Hari itu saya baru saja memimpin ibadat penguburan orang mati. Itu adalah pengalamanku yang untuk ketiga kalinya. Meskipun sudah tiga kali saya lakukan, namun apa yang kurasakan saat hendak mempersiapkan diri untuk melakukan tugas itu, selalu sama. Saya bingung untuk membuat renungan kepada mereka.
Satu sisi, saya harus menegaskan isi iman tentang kematian kepada mereka dan sesungguhnya itulah tugas saya sebagai utusan Gereja. Namun di sisi lain, saya mengerti kalau rasa duka yang meliputi hati dan pikiran mereka terkadang membuat isi iman itu terasa sulit untuk didengarkan. Bahkan saya selalu merasa kalau saya itu sedang menghakimi mereka dengan mengutarakan isi iman kepada mereka, terlebih saat bacaan Kitab Suci yang diambil berbunyi demikian: "Selanjutnya kami tidak mau, saudara-saudara, bahwa kamu tidak mengetahui tentang mereka yang meninggal, supaya kamu jangan berdukacita seperti orang-orang lain yang tidak mempunyai pengharapan" (1 Tes 4:13).
Sebagai orang yang beriman, mereka pasti mengerti isi Kitab Suci tersebut. Namun sebagai orang yang sedang dalam situasi duka, saya yakin, hal itu tidak mudah untuk mereka terima.
Akhirnya meskipun selalu diliputi oleh kegusaran, saya tetap memberanikan diri untuk memimpin ibadat penguburan kepada mereka, karena itu sudah menjadi kewajiban saya. Yang saya bawa kepada mereka ialah bukan semata-mata penegasan iman tentang kematian, tetapi juga rasa empati atas duka yang mereka alami.
Untuk hal itu, saya mendapat beberapa masukan dari para pastor yang ada di komunitas. Dari segi pengalaman, mereka sudah sangat berpengalaman. Oleh karena itu, sebelum menunaikan tugas pastoral tersebut, saya menyempatkan diri mendengarkan kisah pengalaman mereka saat melayani orang yang berduka.
Dari hasil berbagi pengalaman itu, saya mendapat pengetahuan kalau ternyata orang yang sedang mengalami duka itu sangat membutuhkan empati dari kita. Oleh karena itu, sembari menjelaskan isi iman kepada mereka, kita juga harus menunjukkan empati kepada mereka dan sebisa mungkin isi iman itu terbungkus dalam rasa empati yang kita bawa kepada mereka.

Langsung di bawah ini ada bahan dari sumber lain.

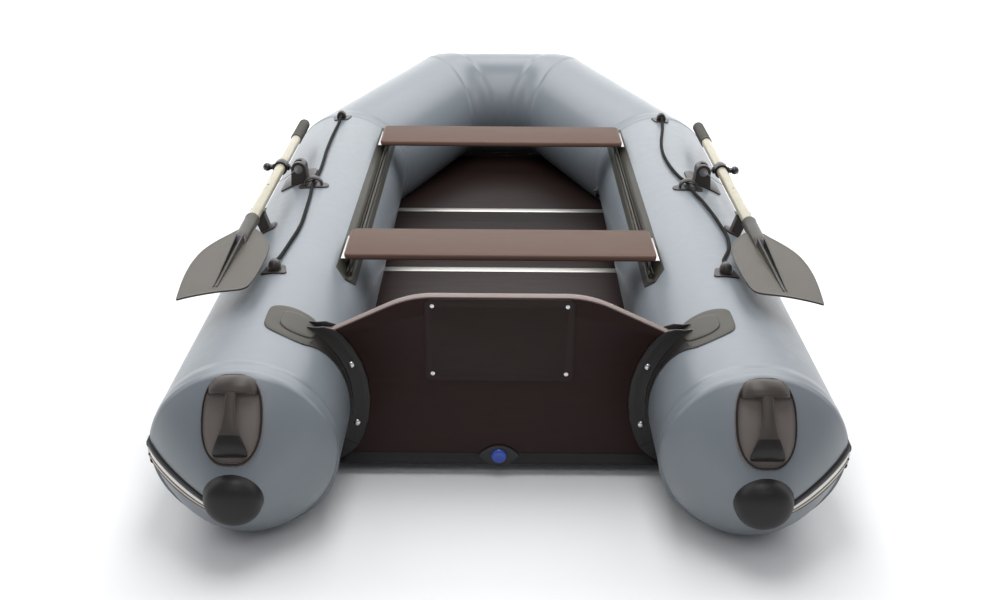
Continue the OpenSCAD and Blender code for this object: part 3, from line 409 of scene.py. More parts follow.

Alhasil, meskipun saya tidak merasa begitu yakin kalau saya telah melakukan yang terbaik sesuai dengan yang diharapkan oleh para pastor yang telah berbagi pengalaman kepadaku, namun saya tetap merasa bangga karena telah melakukannya.
Dalam setiap penyampaian renunganku, saya selalu menatap keluarga yang berduka, seolah-olah saya sedang berbicara secara pribadi kepada mereka. Itulah cara saya menunjukkan sikap empati kepada mereka, dan saya merasa bahwa dengan cara itu mereka bisa menerima isi renungan yang saya sampaikan kepada mereka. Hal itu ternyata lewat ucapan terima kasih mereka kepada ku saat ibadat selesai. Mereka juga memohon agar saya selalu membawa keluarganya yang telah meninggal itu di dalam doa-doa pribadi ku, dan dengan senang hati saya menyanggupinya.
Itulah yang selalu saya alami saat memimpin ibadat di rumah duka. Memang tidak mudah, bahkan sangat tidak mudah. Namun sebagai seseorang yang bertugas untuk memberikan penghiburan rohani kepada mereka, penegasan isi iman yang dibungkus dalam rasa empati adalah cara yang tepat untuk itu. Dengan demikian, kita bisa memenangkan hati dan pikiran mereka untuk tetap bertahan dalam iman, dan itulah tujuan kita datang kepada mereka.
Hal lain yang juga perlu ialah, kehadiran kita kepada mereka, terlebih saat peristiwa duka itu baru saja terjadi. Kehadiran kita adalah penghiburan kepada mereka. Oleh karena itu, sebelum ibadat penguburan dilakukan, kita harus selalu menyempatkan diri untuk melayat ke tempat mereka. Mereka sangat membutuhkan kehadiran kita untuk menjadi teman dalam menghadapi situasi duka yang mereka alami.